Brussels / 4 & 5 February 2023


Executable papers in the Humanities, or how did we land to the Journal of Digital History

Scientific articles built on executable notebooks are already common in the domain of scientific publication, where they are an effective tool that brings transparency and openness in research communication (FAIR). However, they’re not yet widely praised in the humanities. Luckily, in the digital humanities, Jupyter notebooks play an important role in data analysis and exploration. They provide a free, powerful and open source platform for analyzing text corpora and other datasets in many programming languages - Julia, Python and R; they flawlessly integrate the browsers and many JavaScript data visualization libraries. In general, digital humanists know very well how to make use of Jupyter notebooks to quickly create and share documents containing live code, equations, visualizations, and narrative text.

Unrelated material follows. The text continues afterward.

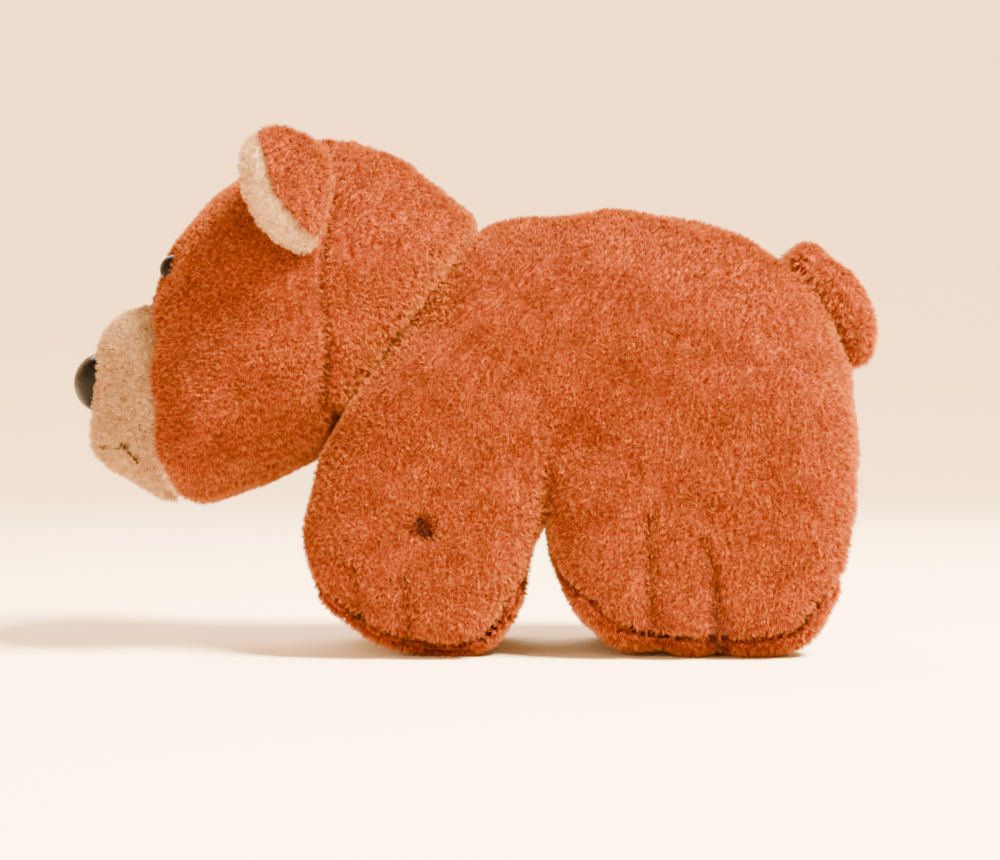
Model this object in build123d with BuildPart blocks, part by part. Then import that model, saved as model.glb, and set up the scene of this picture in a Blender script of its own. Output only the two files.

That’s why we naturally decided to work on Jupyter notebooks when we started playing with the idea of funding a Journal for digital historians in conjunction with the publisher DeGruyter. Developed by the C²DH (Luxembourg Centre for Contemporary and Digital History and DeGruyter, the Journal of Digital History ( now publishes peer-reviewed, open access articles that are Jupyter notebooks in their essence. With a difference: we wanted authors to reflect on their use of algorithms and digital methods, so we asked them to write their articles as compositions of three layers: narrative, data and hermeneutics. In our presentation we will explore the ecosystem of tools and methods we have prepared together with the authors: GitHub, Docker, MyBinder, Zotero. We will present the process we follow with them from scratch notebooks to published multi-layered, reproducible scientific articles.